* **Direction**
How many lines hold the string "each"? Reply with the number alone.
....
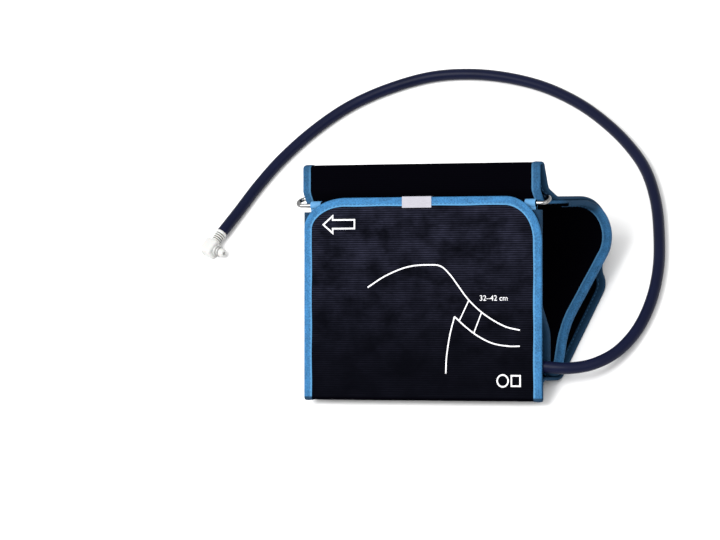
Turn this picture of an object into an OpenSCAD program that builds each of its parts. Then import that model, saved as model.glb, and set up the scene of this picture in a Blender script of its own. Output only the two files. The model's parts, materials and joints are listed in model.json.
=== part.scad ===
// Upper-arm blood pressure cuff, closed into a loop through its bar ring and laid on a table.
// One long band runs from the hem at the ring, down the front wall, round the bottom fold, up the
// back wall, through the ring, over a flat fold, down outside the back wall and along the table,
// and ends in a rounded front flap.  The hose leaves under the flap and lies on the table.
//
// The side outline is drawn in flap coordinates [u, w]: u runs up the flap from its bottom fold,
// w is the depth behind the flap's face.  x runs across the band.  All sizes are in millimetres.

/* [Band] */
// Width of the band, edge to edge
band_w = 150; // [125:1:180]
// Thickness of the wrap, the part that holds the bladder
wrap_t = 3.8; // [3.2:0.1:4.6]
// Thickness of the tail, the part behind the ring
tail_t = 1.8; // [1.5:0.1:2.2]
// Width of the edge binding seen on each face
bind_w = 6; // [4:0.5:8]
// Thickness of the binding tape
tape_t = 0.3; // [0.2:0.05:0.4]

/* [Wrap layers] */
// Thickness of the outer shell fabric
shell_t = 0.8; // [0.6:0.1:1]
// Thickness of the springy plastic stay
stay_t = 0.6; // [0.4:0.1:0.8]
// Thickness of the empty bladder
bladder_t = 1; // [0.8:0.1:1.2]
// Gap from the band's edge to the bladder's edge
bladder_inset = 11; // [9:0.5:16]

/* [Flap] */
// Length of the flap, from its bottom fold to its rounded end
flap_len = 118.5; // [105:0.5:145]
// Thickness of the flap at its binding
flap_t = 1.6; // [1.3:0.1:2]
// Radius of the flap's left end corner
corner_left = 17; // [10:0.5:30]
// Radius of the flap's right end corner
corner_right = 24; // [10:0.5:30]
// Thickness of the hook patch under the flap
hook_t = 0.9; // [0.6:0.1:1]
// Length of the hook patch across the band
hook_len = 118; // [60:1:120]
// Width of the hook patch along the band
hook_w = 42; // [30:1:48]

/* [Loop] */
// Depth of the arm loop behind the flap's face
loop_depth = 57; // [48:0.5:68]
// Radius of the loop's hump
hump_r = 21; // [16:0.5:24]
// Height of the flat fold of the tail above the ring
strip_h = 20; // [14:0.5:30]

/* [Ring] */
// Diameter of the ring's wire
wire_d = 2.6; // [2.2:0.1:3]
// Clear gap between the ring's two bars
ring_gap = 4.3; // [4.1:0.1:5.5]
// Straight length of the ring past each edge of the band
ring_over = 0.8; // [0.5:0.1:4]
// Length of the hem that holds the lower bar
hem_len = 142; // [100:1:146]
// Thickness of the hem fabric
hem_t = 0.8; // [0.6:0.1:1]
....
* **Worked answer**
3